In order to have easy access to the chassis rails from all sides and to avoid damaging the fuel tank we decided to remove the rear floor and fuel tank. The rear floor was held down to a frame using a mixture of raised rivets and flush rivets which all needed to be either drilled out or cut off with an angle grinder. This caused some minor scuff damage to the floor which was easily repainted when everything was fitted after the work was completed.

The fuel tank support plate/cradle was very rusty and 3 of the 4 bolts snapped off and the cradle had to be replaced. One of the bolts for the rear anti-roll bar also snapped in the chassis and this had to be drilled out and the thread tapped again.

The old crossmember was removed in sections using a power saw and disk cutter which took a couple of days due to intermittent rain which kept stopping work.

Once the old crossmember was removed the ends of the chassis rails were cleaned of any lose rust and the ends squared off to fit inside the mounting plates on the new heavy duty crossmember.

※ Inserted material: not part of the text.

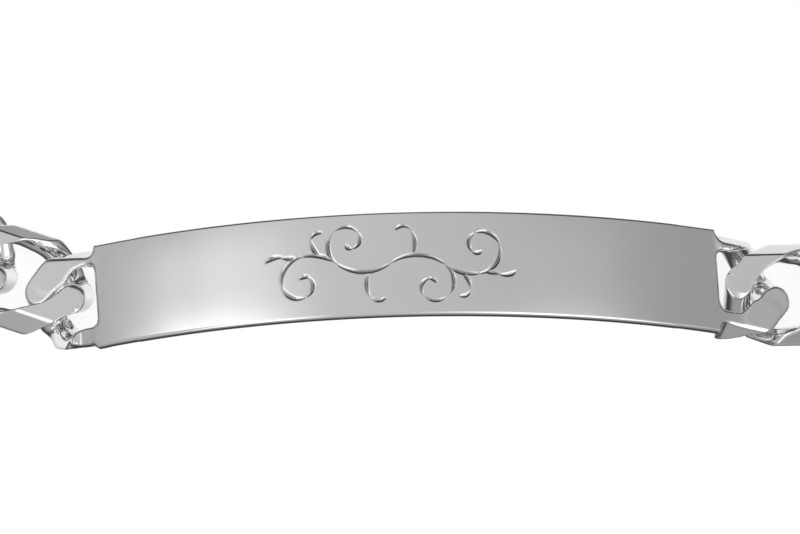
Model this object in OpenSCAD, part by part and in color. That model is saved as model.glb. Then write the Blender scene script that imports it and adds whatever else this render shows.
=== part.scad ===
// Identity bracelet: an arched plate with engraved scrolls, flat curb chain and a box clasp.
// It lies closed on a surface with the plate's face up.
// X runs along the plate, Y to the back and Z up, from the middle of what the loop covers.

/* [Plate] */
// Straight distance between the plate's two ends
plate_chord = 47.25; // [44:0.25:50]
// Width of the plate
plate_w = 8.2; // [7.6:0.1:8.6]
// Thickness of the plate
plate_t = 1.15; // [1:0.05:1.3]
// Radius of the plate's outer face
plate_r = 49.5; // [46:0.5:56]
// Bevel along the plate's long edges
plate_bevel = 0.15; // [0.05:0.05:0.25]
// Angle by which the plate's ends are off square
end_skew = 3; // [0:0.5:4]

/* [Link] */
// Outer length of a link
link_l = 11; // [10.8:0.1:11.2]
// Width of the chain over its cut sides
chain_w = 8.1; // [8:0.1:8.2]
// Thickness of the chain over its cut faces
chain_t = 3; // [2.8:0.1:3.2]
// Width of the flat cut along the top and the bottom
flat_w = 5.6; // [5.2:0.1:6]
// Height of the upright side between the two bevels
side_h = 0.3; // [0.2:0.05:0.6]
// Distance from one link to the next
pitch = 6.2; // [6.1:0.05:6.3]
// Wire across the link
wire_w = 2.1; // [2:0.05:2.15]
// Wire through the link
wire_h = 2.25; // [2.1:0.05:2.3]
// Twist from a link's middle to each of its ends
twist = 68; // [64:1:70]
// How much the twist gathers at the ends, where an even twist has 1
twist_power = 1.3; // [1.2:0.05:1.4]
// Fullness of the oval, where an ellipse has 2
oval_power = 3.2; // [3:0.1:3.3]
// How far the wire reaches inwards where it bends from a link's side to its end
link_fill = 0.25; // [0:0.05:0.3]
// How far the wire of links and arms reaches outwards in those bends
outer_fill = 0.3; // [0:0.05:0.4]

/* [Chain] */
// Links left of the plate
left_links = 11; // [11:1:11]
// Links right of the plate
right_links = 12; // [12:1:12]
// Angle of the first left link to the plate's line
left_start = 22; // [21:1:23]
// Turn from link to link round the left side
left_turn = 20; // [19:0.5:20]
// Number of those turns on the left
left_turns = 6; // [6:1:6]
// Turn from link to link along the back, left half
left_back_turn = 9; // [8:0.5:9]
// Angle of the first right link to the plate's line
right_start = 1; // [0:1:3]
// Turn from link to link round the right side
right_turn = 20; // [19:0.5:20]
// Number of those turns on the right
right_turns = 7; // [7:1:7]
// Turn from link to link along the back, right half
right_back_turn = 8.5; // [8:0.5:9]
// Slope of the first link on each side, from the plate down to the surface
first_slope = 4; // [4:0.5:5]
// Play that lifts each first link clear of the surface
first_rise = 0.25; // [0.23:0.01:0.27]
// How far the first left link has slid to the back in its arm
left_slide = 0.8; // [0.3:0.05:0.9]

/* [Arm] */
// Slope of the plate's arms, less than that of its ends
arm_slope = 20; // [16:1:22]
// Turn of the left arm to the back
left_arm_yaw = 6; // [5:1:10]
// Turn of the right arm to the back, or to the front where it is negative
right_arm_yaw = -8; // [-8:1:0]
// How far a plate arm's half link stands out from the plate
arm_shift = 0.4; // [0.4:0.1:0.7]
// How far an arm's root is raised to the plate's face
arm_lift = 1; // [0.9:0.05:1.1]
// Width of the flat cut along a plate arm
arm_flat_w = 6.2; // [6:0.1:6.6]
// How far an arm's wire reaches inwards where it bends from the side to the end
arm_fill = 0.45; // [0:0.05:0.5]
// How deep an arm's root is set into the plate or the clasp
root_l = 0.6; // [0.5:0.1:1]

/* [Engraving] */
// Width of the engraved grooves on the plate's face
groove_w = 0.3; // [0.2:0.05:0.4]
// Depth of the engraved grooves
groove_depth = 0.15; // [0.1:0.05:0.2]
// Plain metal left between one graver's stroke and the next
stroke_gap = 0.2; // [0.2:0.05:0.4]
// How far left of the plate's middle the scrolls are
scroll_shift = 1.2; // [0:0.1:2]

/* [Hidden] */
left = -1;
right = 1;
link_sides = 16;
wire_sides = 6;
arc_sides = 180;
// Half a small angle, for the direction of the wire's centre line
probe = 0.5;
margin = 1;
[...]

The new crossmember was given several coats of Red Oxide primer and then a top coat of black Hammerite. The paint was removed on the areas which needed to be welded and once the welding was complete we repainted the new welds and mounting plates.

To refit the rear tub floor and mounting rails we decided to use bolts rather than rivets again as it will make it much easier to remove if we ever need access to the fuel pump without having to drop the tank again.

The support rails were fitted with M4 rivnuts which needed a 6mm hold which was the same size as the removed rivets.

The edges were fitted using M5 bolts with nyloc nuts.

Once the floor was fitted the front of the vehicle was sealed off with a dust sheet and the edges of the floor were primed and sprayed using cans of Epsom Green paint from Halfords.

The new spray cans now only have 300ml of paint rather than the 400ml they used to hold and it took nearly 3 tins to spray an even coat of paint on the floor and side panels in the rear tub.